Where L’Engle showed me someone who seemed just like me, you’ve shown me the kind of woman I want to be; someone who is dogged in her professional pursuits, and reaches a hand out to show other women the way forward.
There’s a line in the trailer where Mrs. Which entreats Meg to “be a warrior.” Meg is fighting the encroaching darkness, and it feels every day like we’re being consumed in darkness too. What you and L’Engle do for me, however, is help me to see the light. Instead of focusing on the putrescence in our decaying moral world, you and L’Engle are dual lights guiding the way back to mutual respect, dignity and understanding. As the very visible face of this massive project, you ARE a warrior, and many of us have never seen before how exactly that’s done.
There are warriors who go directly to the battle, weapon drawn, ready to eviscerate the enemy. But there’s another kind, the kind that works diligently to wash their immediate circle in light and warmth, inviting people who’ve been shoved to the side to join them, making space for everyone at the table. It’s an insistence on pushing the circle ever wider, to include more, to encourage more people to create their own expanding circle of light. By persisting in the work of augmenting the good, welcoming in voices other than your own, you are creating the powerful light that overwhelms the dark. It’s work that repeats upon itself, taking root in the lives of everyone you touch.

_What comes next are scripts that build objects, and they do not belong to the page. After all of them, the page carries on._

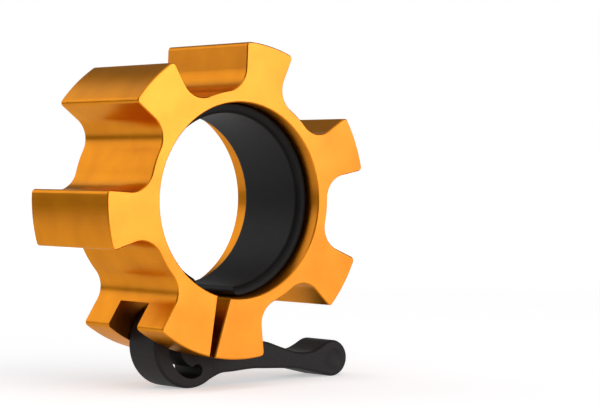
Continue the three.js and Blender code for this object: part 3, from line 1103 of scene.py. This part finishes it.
class COLLAR_OT_make_pins(bpy.types.Operator):
    """Makes the pivot pin and the follower pin"""

    bl_idname = "collar.make_pins"
    bl_label = "Make the pins"

    def execute(self, context):
        settings = context.scene.collar
        pins = settings.pins
        centres = centres_of(settings)
        front = -pins.front_cover - pins.gap
        back = -settings.ring.depth + pins.back_recess
        profile = [
            (0, back),
            (pins.radius - pins.chamfer, back),
            (pins.radius, back + pins.chamfer),
            (pins.radius, front - pins.chamfer),
            (pins.radius - pins.chamfer, front),
            (0, front),
        ]
        material = ground_steel(settings.finishes)
        for name, place, node in (
            ("steel_pivot_pin", centres.pivot, "lever_pivot_pin"),
            ("steel_follower_pin", centres.follower, "cam_follower_pin"),
        ):
            mesh = turned(profile, place)
            piece(context, name, mesh, material, SHADING_BREAK, "ring", node)
        return {"FINISHED"}


class COLLAR_OT_make_stage(bpy.types.Operator):
    """Makes the floor, the backdrop, the lamps and the camera"""

    bl_idname = "collar.make_stage"
    bl_label = "Make the stage"

    def execute(self, context):
        scene = context.scene
        settings = scene.collar
        stage = settings.stage
        camera_data = bpy.data.cameras.new("camera")
        camera_data.sensor_width = SENSOR_WIDTH
        camera_data.lens = stage.camera_lens
        camera_data.clip_start = CAMERA_NEAREST
        camera = bpy.data.objects.new("camera", camera_data)
        camera.location = stage.camera_place
        camera.rotation_euler = stage.camera_turn
        scene.collection.objects.link(camera)
        scene.camera = camera

        towards = camera.rotation_euler.to_matrix() @ Vector((0, 0, -1))
        towards.z = 0
        towards.normalize()
        studio_world(scene, settings.finishes, towards)
        half = FLOOR_HALF_SIDE
        work = bmesh.new()
        corners = [(-half, -half), (half, -half), (half, half), (-half, half)]
        work.faces.new([work.verts.new((x, y, 0.0)) for x, y in corners])
        floor = bpy.data.objects.new("studio_floor", mesh_of(work))
        floor.data.materials.append(painted_floor(settings.finishes, towards))
        scene.collection.objects.link(floor)

        middle = (cad_box[0] + cad_box[1]) / 2
        lamp(
            scene, "overhead", "SUN", stage.overhead, middle + OVERHEAD_FROM, middle,
            angle=OVERHEAD_SPREAD,
        )
        for name, power, offset, (wide, high) in (
            ("key", stage.key, KEY_FROM, KEY_SIZE),
            ("rim", stage.rim, RIM_FROM, RIM_SIZE),
        ):
            lamp(
                scene, name, "AREA", power, middle + offset, middle,
                shape="RECTANGLE", size=wide, size_y=high,
            )
        scene.view_settings.view_transform = "Standard"
        return {"FINISHED"}


OPERATORS = (
    COLLAR_OT_make_ring,
    COLLAR_OT_make_liner,
    COLLAR_OT_make_lever,
    COLLAR_OT_make_pins,
    COLLAR_OT_make_stage,
)


class COLLAR_PT_panel(bpy.types.Panel):
    """Sizes and colours of the collar, and the steps that make it"""

    bl_idname = "COLLAR_PT_panel"
    bl_label = "Barbell collar"
    bl_space_type = "VIEW_3D"
    bl_region_type = "UI"
    bl_category = "Collar"

    def draw(self, context):
        settings = context.scene.collar
        for title, group in (
            ("Clamp ring", settings.ring),
            ("Liner", settings.liner),
            ("Cam lever", settings.lever),
            ("Pins", settings.pins),
            ("Colours", settings.finishes),
            ("Stage", settings.stage),
        ):
            box = self.layout.box()
            box.label(text=title)
            for name in group.__annotations__:
                box.prop(group, name)
        for operator in OPERATORS:
            self.layout.operator(operator.bl_idname)


GROUPS = (RingSizes, LinerSizes, LeverSizes, PinSizes, Finishes, StageSettings, CollarSettings)
CLASSES = (*GROUPS, *OPERATORS, COLLAR_PT_panel)


def register():
    for item in CLASSES:
        bpy.utils.register_class(item)
    bpy.types.Scene.collar = PointerProperty(type=CollarSettings)


def unregister():
    del bpy.types.Scene.collar
    for item in reversed(CLASSES):
        bpy.utils.unregister_class(item)


def main():
    """Makes the whole scene."""
    register()
    bpy.ops.collar.make_ring()
    bpy.ops.collar.make_liner()
    bpy.ops.collar.make_lever()
    bpy.ops.collar.make_pins()
    bpy.ops.collar.make_stage()


if __name__ == "__main__":
    main()
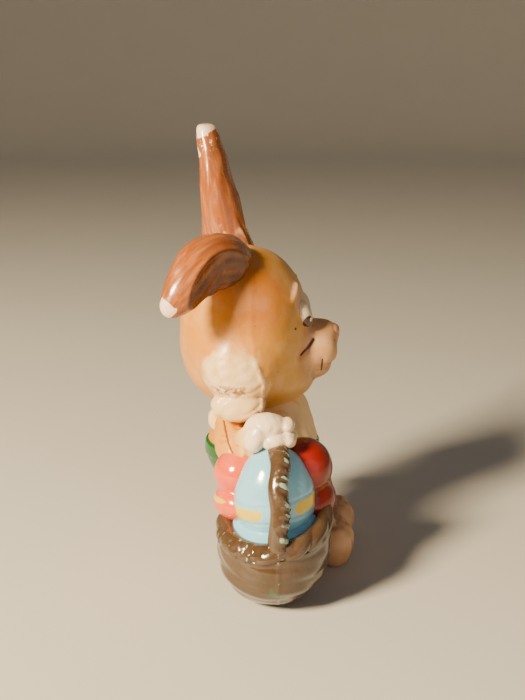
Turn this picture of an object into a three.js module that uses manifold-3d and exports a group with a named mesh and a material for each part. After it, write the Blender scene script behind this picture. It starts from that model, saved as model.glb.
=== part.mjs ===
// Souvenir figurine: a standing rabbit of painted soft PVC that holds a basket of eggs at its side.
// Millimetres. The rabbit faces -Y, its right side is -X, and it stands on the z = 0 plane.
import * as THREE from 'three';
import { mergeVertices } from 'three/addons/utils/BufferGeometryUtils.js';
import Module from 'manifold-3d';

// ---------------------------------------------------------------- driving sizes
const CLEARANCE = 0.3; // gap between two pieces that touch
const SHELL_WALL = 2.4; // wall of the moulded halves
const SEAT_DEPTH = 1.1; // how deep a cemented-on feature sits in the surface under it

const HEAD_WIDTH = 24.6;
const HEAD_DEPTH = 22.0;
const HEAD_HEIGHT = 24.2;
const HEAD_LIFT = 15.2; // the head's centre above the top of the chest
const HEAD_SET_BACK = 3.2; // how far the head's centre is behind the middle of the body
const HEAD_SEAM = -0.4; // where the front and rear halves of the head meet
const JOWL_WIDTH = 25.6;
const JOWL_HEIGHT = 19.6;
const JOWL_DROP = 7.0;
const CHIN_WIDTH = 16.0;
const CHIN_DROP = 11.4;
const CHEEK_HEIGHT = 12.0;
const CHEEK_DEPTH = 10.0;
const CHEEK_BULGE = 2.9;
const CHEEK_DROP = 8.2;

const MUZZLE_LENGTH = 6.2; // how far the muzzle stands out of the face
const MUZZLE_WIDTH = 10.8;
const MUZZLE_HEIGHT = 8.4;
const MUZZLE_DROP = 5.2;
const NOSE_WIDTH = 4.0;
const NOSE_HEIGHT = 2.6;
const TOOTH_WIDTH = 3.2;
const TOOTH_LENGTH = 3.6;
const EYE_SPACING = 9.4;
const EYE_LIFT = 0.6;
const EYE_WIDTH = 4.6;
const EYE_HEIGHT = 6.0;
const BROW_LENGTH = 4.8;

const EAR_LENGTH = 22.0;
const EAR_WIDTH = 9.6;
const EAR_THICKNESS = 7.4;
const EAR_TIP_WIDTH = 4.8;
const EAR_SPACING = 10.4;
const EAR_ROOT_DEPTH = 3.4; // length of ear plugged into the head

const CHEST_WIDTH = 17.0;
const CHEST_DEPTH = 20.2;
const CHEST_HEIGHT = 17.0;
const CHEST_CENTRE_HEIGHT = 21.6;
const HIP_WIDTH = 18.0;
const HIP_DEPTH = 17.6;
const HIP_HEIGHT = 17.0;
const HIP_CENTRE_HEIGHT = 11.8;
const HIP_FORWARD = 1.4;
const WAIST_HEIGHT = 21.4; // where the trousers end and the furry chest begins
const HEM_HEIGHT = 1.2; // bottom of the trouser legs above the floor
const LEG_WIDTH = 8.6;
const NECK_WIDTH = 9.0;
const NECK_GRIP = 6.2; // how far the post goes into the chest, and into the head
const COLLAR_WIDTH = 17.6;
const COLLAR_THICKNESS = 4.4;
const TAIL_WIDTH = 4.8;
const ARM_WIDTH = 6.8;
const HAND_WIDTH = 5.8;
const FINGER_WIDTH = 2.2;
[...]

Your intellect and drive and perseverance are a beacon for me. The way you work, the choices you make, the intention with which you put work into the world represent the light that will beat back this darkness. For what you’ve done so far, for bringing Meg into this light, and for illuminating so much more than just a movie screen, I wanted to thank you.
From the bottom of my Meg heart.
Yes! Pushing back at the darkness, being lights. I cannot wait to see this movie.